The black term still has an $N(0)$ term when $j=0$, but it disappears when one rewrites $\sum_{\ell=0}^j(-1)^\ell\binom{j}\ell$ as $\binom{j-1}j$, which is equivalent to your manipulation. The problem is that here we’re taking the alternating sum across the entire $j$-th row of Pascal’s triangle, and while the sum is $0$ for all $j\ge 1$, for $j=0$ it’s $1$. Thus, the black term actually reduces to the missing $N(0)$, and your final result should be

$$N(0)+\sum_{j=k+1}^m(-1)^{j-k}\binom{j-1}k N(j)\,.$$

Answer 2

In the third equation of $\text{Atmost}(k)$, $$\require{cancel} \begin{align} &\sum_{l=0}^k\sum_{j=l}^m(-1)^{j-l}\binom{j}{l}N(j)\\ &=\sum_{j=0}^m\sum_{l=0}^{\color{#C00}{\min(j,k)}}(-1)^{j-l}\binom{j}{l}N(j)\tag1\\ &=\sum_{j=0}^k\cancelto{[j=0]}{\sum_{l=0}^j(-1)^{j-l}\binom{j}{l}}N(j)+\sum_{j=k+1}^m\color{#090}{\sum_{l=0}^k}(-1)^{j-k}\color{#090}{\binom{-1}{k-l}\binom{j}{l}}N(j)\tag2\\[3pt] &=N(0)+\sum_{j=k+1}^m(-1)^{j-k}\color{#090}{\binom{j-1}{k}}N(j)\tag3 \end{align} $$ Explanation:
$(1)$: change the order of the summation
$(2)$: in the left sum $j\le k$ so limit of the inner sum is $j$
$\phantom{\text{(2):}}$ in the left sum $j\gt k$ so limit of the inner sum is $k$
$(3)$: in the left sum, the inner sum is $(1-1)^j=[j=0]$
$\phantom{\text{(3):}}$ in the right sum, we apply Vandermonde's Identity

As is marked in red in $(1)$, the upper index is $\min(j,k)$. The upper index in your answer leaves out all terms for $j\gt k$, but the next line seems to ignore this, and, without justification, puts the upper index at $j$, which makes it identical to line $(5)$ below. From there, you get the correct answer. The next line then removes all terms for $j\le k$, which is almost okay, since $\binom{j-1}{k}=0$ for all $j$ except $j=0$. Since your answer leaves out the $j=0$ term, your answer is short by $N(0)$.

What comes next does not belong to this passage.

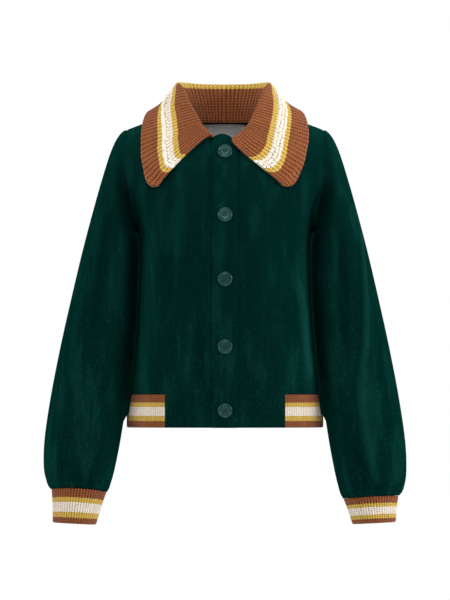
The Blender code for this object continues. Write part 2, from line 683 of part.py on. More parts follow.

However, an easier approach might be $$ \begin{align} \sum_{l=0}^k\sum_{j=l}^m(-1)^{j-l}\binom{j}{l}N(j) &=\sum_{l=0}^m\sum_{j=l}^m(-1)^{j-k}\binom{-1}{k-l}\binom{j}{l}N(j)\tag4\\ &=\sum_{j=0}^m\sum_{l=0}^j(-1)^{j-k}\binom{-1}{k-l}\binom{j}{l}N(j)\tag5\\ &=\sum_{j=0}^m(-1)^{j-k}\binom{j-1}{k}N(j)\tag6 \end{align} $$ Explanation:
$(4)$: $(-1)^{j-k}\binom{-1}{k-l}=(-1)^{j-l}[l\le k]$ so we can extend the outer sum to $m$
$(5)$: change the order of summation (easier since we extended the outer sum)
$(6)$: apply Vandermonde's Identity

Note that $(6)$ is the same as $(3)$; in $(6)$, the coefficient of $N(0)$ is $1$, and for $1\le j\le k$ the coefficient of $N(j)$ is $0$.